Da bolada apreendida pela PF, da qual R$ 1 milhão foi levado a Gedimar e Valdebran, com toda probabilidade, por Hamilton Lacerda, então assessor do candidato petista aos Bandeirantes, senador Aloizio Mercadante, os debochados nada saberiam: nem de onde teria vindo nem sequer que existisse. Há uma lógica nessa sem-vergonhice. O dinheiro, por suas origens necessariamente ilícitas, é tudo que pode hospedá-los no Código Penal. Buscar e revelar informações contra um adversário político não é crime. Tanto que, dos oito delitos tipificados pela Polícia Federal no caso, seis têm relação direta com o seu aspecto monetário, como, por exemplo, crime contra o sistema financeiro, fraude cambial e lavagem de dinheiro.

Enquanto não se completa o rastreamento do percurso dos reais e dólares, o que se tem são indícios veementes de sua circulação no fatídico 13 de setembro, quando a transação se consumaria e quando os Vedoins davam à revista IstoÉ a entrevista contra os tucanos.

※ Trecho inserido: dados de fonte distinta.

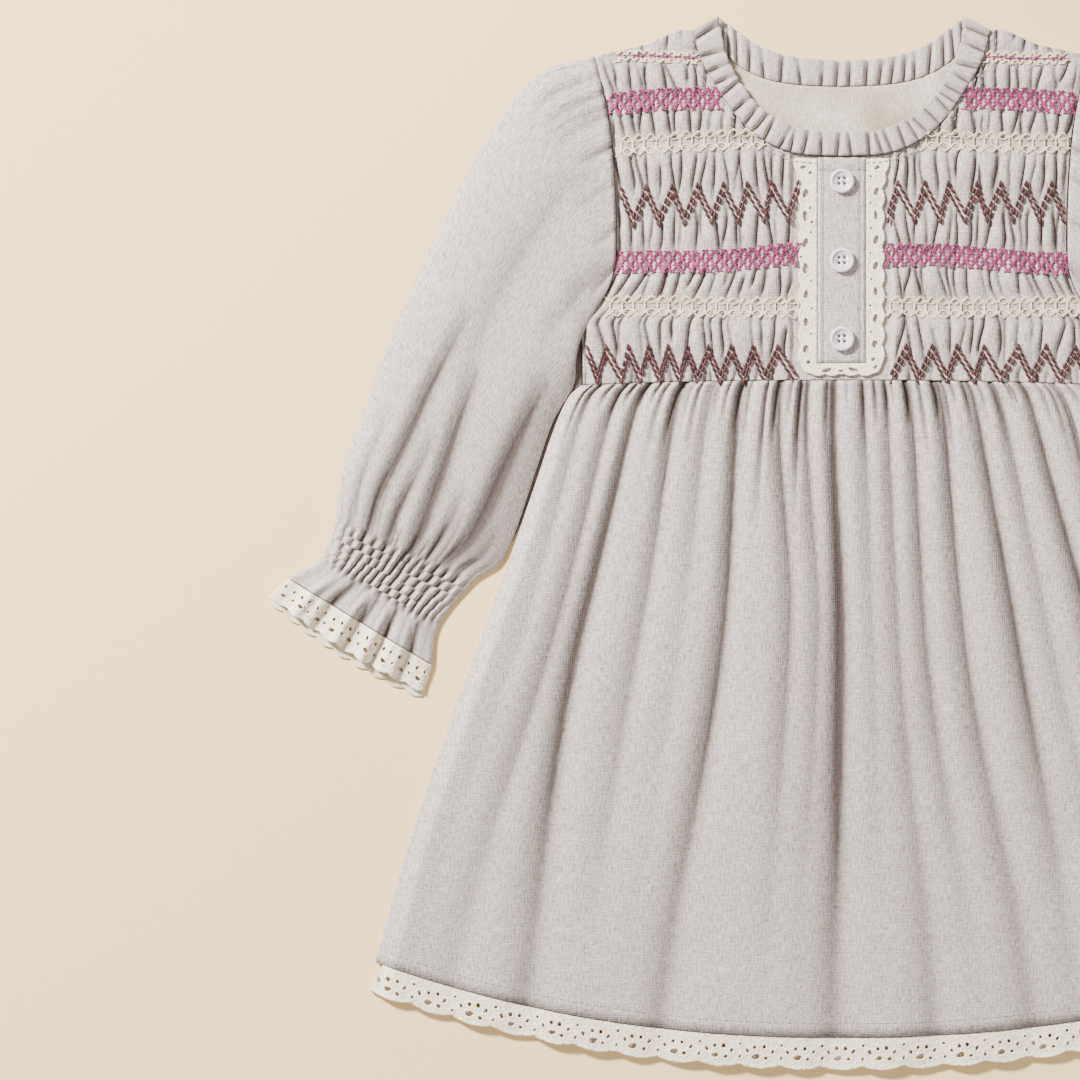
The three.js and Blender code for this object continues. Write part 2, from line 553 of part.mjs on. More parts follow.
function cuffLace(side) {
  const COLUMNS = 4 * CUFF_SCALLOPS;
  const edge = Object.fromEntries(
    ["outX", "outY", "inX", "inY"].map((key) => [key, smooth(CUFF_LACE, "s", key)]),
  );
  const place = (s, t, z) => {
    const scallop = Math.abs(Math.sin(Math.PI * CUFF_SCALLOPS * t));
    const bulge = s * (CUFF_LACE_BULGE * Math.sin(Math.PI * t) + scallop);
    const x = lerp(edge.outX(s), edge.inX(s), t) + DOWN_THE_ARM.x * bulge;
    const y = lerp(edge.outY(s), edge.inY(s), t) + DOWN_THE_ARM.y * bulge;
    return [side * x, y, z];
  };
  const upper = (s, t) => sleeveTop(FLOUNCE_TO, t) - CUFF_LACE_SINK * s * sleeveDome(t);
  const row = (s) => ({
    top: steps(COLUMNS).map((t) => place(s, t, upper(s, t))),
    under: steps(COLUMNS / 2).map((t) => place(s, t, 0)),
  });
  const inner = (s) => {
    const across = steps(COLUMNS / 2).map((t) => lerp(HOLLOW_INSET, 1 - HOLLOW_INSET, t));
    return {
      top: across.map((t) => place(s, t, Math.max(upper(s, t) - LACE - GAP, LACE + GAP))),
      under: across.map((t) => place(s, t, LACE)),
    };
  };
  return cloth([row(0), row(0.5), row(1)], [inner(0), inner(1)]);
}

// A run of scallops between two points: each bows out by SCALLOP.deep along the outward direction.
function scallops(from, to, outward) {
  const length = Math.hypot(to[0] - from[0], to[1] - from[1]);
  const count = Math.max(1, Math.round(length / SCALLOP.pitch));
  return steps(count * 4).slice(0, -1).map((t) => {
    const bow = SCALLOP.deep * Math.abs(Math.sin(Math.PI * count * t));
    return [lerp(from[0], to[0], t) + bow * outward[0], lerp(from[1], to[1], t) + bow * outward[1]];
  });
}

function placketLace() {
  const { half, foot: low, flare, flareFrom, corner } = PLACKET_LACE;
  const inner = PLACKET.half + GAP;
  const top = PLACKET.top - GAP;
  const right = [
    [0, low],
    ...scallops([1, low], [half - corner, low], [0, -1]),
    ...scallops([half - corner, low], [half, low + corner], [0.7, -0.7]),
    ...scallops([half, low + corner], [half, flareFrom], [1, 0]),
    ...scallops([half, flareFrom], [flare, top], [1, 0]),
    [flare, top],
    [inner, top],
    [inner, PLACKET.foot - GAP],
    [0, PLACKET.foot - GAP],
  ];
  return flat(bothHalves(right), BODICE_FOOT + GAP, LACE);
}

function placket() {
  const { half, top, foot: low, thick } = PLACKET;
  return flat([[-half, low], [half, low], [half, top], [-half, top]], BODICE_FOOT + GAP, thick);
}

function button(y) {
  const { radius, rim, well, wellRadius, hole, holeAt } = BUTTON;
  const SIDES = 16;
  const profile = [
    [0, 0],
    [radius - 0.5, 0],
    [radius, 0.7],
    [radius, rim - 0.6],
    [radius - 0.6, rim],
    [radius - 1.2, rim],
    [wellRadius, well],
    [0, well],
  ].map(([r, z]) => new THREE.Vector2(r, z));
  const disc = new THREE.LatheGeometry(profile, SIDES).rotateX(Math.PI / 2);
  let solid = asManifold(disc);
  for (const [x, side] of [[-1, -1], [1, -1], [-1, 1], [1, 1]]) {
    const drill = new THREE.CylinderGeometry(hole, hole, 4 * rim, 6).rotateX(Math.PI / 2);
    solid = solid.subtract(asManifold(drill.translate(x * holeAt, side * holeAt, 0)));
  }
  return fromManifold(solid).translate(0, y, BODICE_FOOT + 2 * GAP + PLACKET.thick);
}

// A point of the hem lace: u across the skirt, d from its seam (0) to its scalloped edge (1).
function hemLacePoint(u, d) {
  const { deep, deepMore, scallop, flare, count } = HEM_LACE;
  const bow = scallop * Math.abs(Math.sin((Math.PI * count * (u + 1)) / 2));
  const drop = GAP + d * (deep + deepMore * (1 - Math.abs(u)) + bow);
  return [u * (skirtWidth(0) + d * flare), hemAt(u) - drop];
}

function frontHemLace() {
  const COLUMNS = 3 * HEM_LACE.count;
  const row = (d) => {
    const us = steps(COLUMNS).map((t) => 2 * t - 1);
    const high = (u) => Math.max(skirtTop(u, 0) - HEM_LACE.below - HEM_LACE.sink * d, LAYER + LACE);
    const top = us.map((u) => [...hemLacePoint(u, d), high(u)]);
    const under = us.map((u) => [...hemLacePoint(u, d), high(u) - LACE]);
    return { top, under };
  };
  return cloth([row(1), row(0.5), row(0)]);
}

function backHemLace() {
  const COLUMNS = 3 * HEM_LACE.count;
  const edge = steps(COLUMNS).map((t) => hemLacePoint(2 * t - 1, 1));
  const seam = steps(24).map((t) => hemLacePoint(1 - 2 * t, 0));
  return flat([...edge, ...seam], 0, BACK);
}

add("skirt_back", backSkirt(), "linen");
add("skirt_front", frontSkirt(), "linen");
add("bodice_back", flat(bodiceOutline(BACK_NECK), 0, BACK), "linen");
add("bodice_front", frontBodice(), "linen");
add("lining_back", backLining(), "gauze");
add("neck_ruffle_front", ruffle(FRONT_NECK, FRONT_GATHERS, RUFFLE_FRONT_Z), "linen");
add("neck_ruffle_back", ruffle(BACK_NECK, BACK_GATHERS, RUFFLE_BACK_Z), "linen");
add("placket", placket(), "linen");
add("placket_lace", placketLace(), "lace");
BUTTON_ROWS.forEach((y, i) => add("button_" + (i + 1), button(y), "button"));
add("sleeve_left", sleeve(-1), "linen");
add("sleeve_right", sleeve(1), "linen");
add("cuff_lace_left", cuffLace(-1), "lace");
add("cuff_lace_right", cuffLace(1), "lace");
add("hem_lace_front", frontHemLace(), "lace");
add("hem_lace_back", backHemLace(), "lace");

export default dress;
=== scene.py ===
# %% [markdown]
# # A smocked dress, laid flat
# This lesson builds the looks of a toddler's linen dress around a fixed frame of plain solids.
# Every piece of cloth is a thin shell worked out by a function of the dress's own sizes, in
# millimetres, so that each fold can be placed one by one and seams stay where the frame has them.

import bpy
import numpy as np
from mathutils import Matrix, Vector
from mathutils.geometry import delaunay_2d_cdt


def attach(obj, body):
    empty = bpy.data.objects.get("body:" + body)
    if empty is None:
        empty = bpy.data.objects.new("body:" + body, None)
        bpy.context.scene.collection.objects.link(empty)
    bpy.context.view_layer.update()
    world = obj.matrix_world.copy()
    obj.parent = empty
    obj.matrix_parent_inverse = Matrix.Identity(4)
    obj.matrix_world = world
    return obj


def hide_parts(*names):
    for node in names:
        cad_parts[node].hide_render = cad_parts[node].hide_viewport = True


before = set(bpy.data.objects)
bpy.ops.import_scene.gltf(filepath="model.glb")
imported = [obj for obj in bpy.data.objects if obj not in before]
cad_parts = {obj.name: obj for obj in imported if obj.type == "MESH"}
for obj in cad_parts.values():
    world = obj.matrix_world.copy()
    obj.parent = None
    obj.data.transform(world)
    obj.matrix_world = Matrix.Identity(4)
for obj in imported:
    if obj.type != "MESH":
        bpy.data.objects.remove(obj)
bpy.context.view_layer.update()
print("frame nodes:", len(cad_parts))

# %% [markdown]
# ## Camera, light and floor
# The dress is seen from straight above through a long lens, and the picture's right edge crops
# it. One broad light stands at the upper left, so folds are shaded towards the lower right, and
# a pale surround keeps the shadows soft.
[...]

Os indícios resultam do cruzamento das trocas de telefonemas na manhã daquele dia, graças às quebras de sigilo autorizadas pela Justiça, com as imagens do circuito interno do hotel onde estava a dupla Gedimar-Valdebran. Elas mostram Hamilton Lacerda chegando às 8:51 com uma grande bolsa preta - que já não carregaria ao sair, às 9:20.

Entre 7:01 e 8:50, Bargas, Gedimar, Lacerda, Lorenzetti e Veloso já se haviam ligado ao todo 29 vezes. Na hora e meia seguinte, Lacerda chamou Lorenzetti duas vezes e Gedimar, uma vez; Veloso falou duas vezes com Lorenzetti e uma vez com Bargas; Lorenzetti tocou uma vez para Gedimar, que se comunicou quatro vezes com Veloso. Conclui o sub-relator da CPI, o deputado tucano Carlos Sampaio: “São dados incontestáveis de que os petistas sabiam que a operação envolvia dinheiro e todos foram informados de que o primeiro milhão havia sido entregue como combinado.”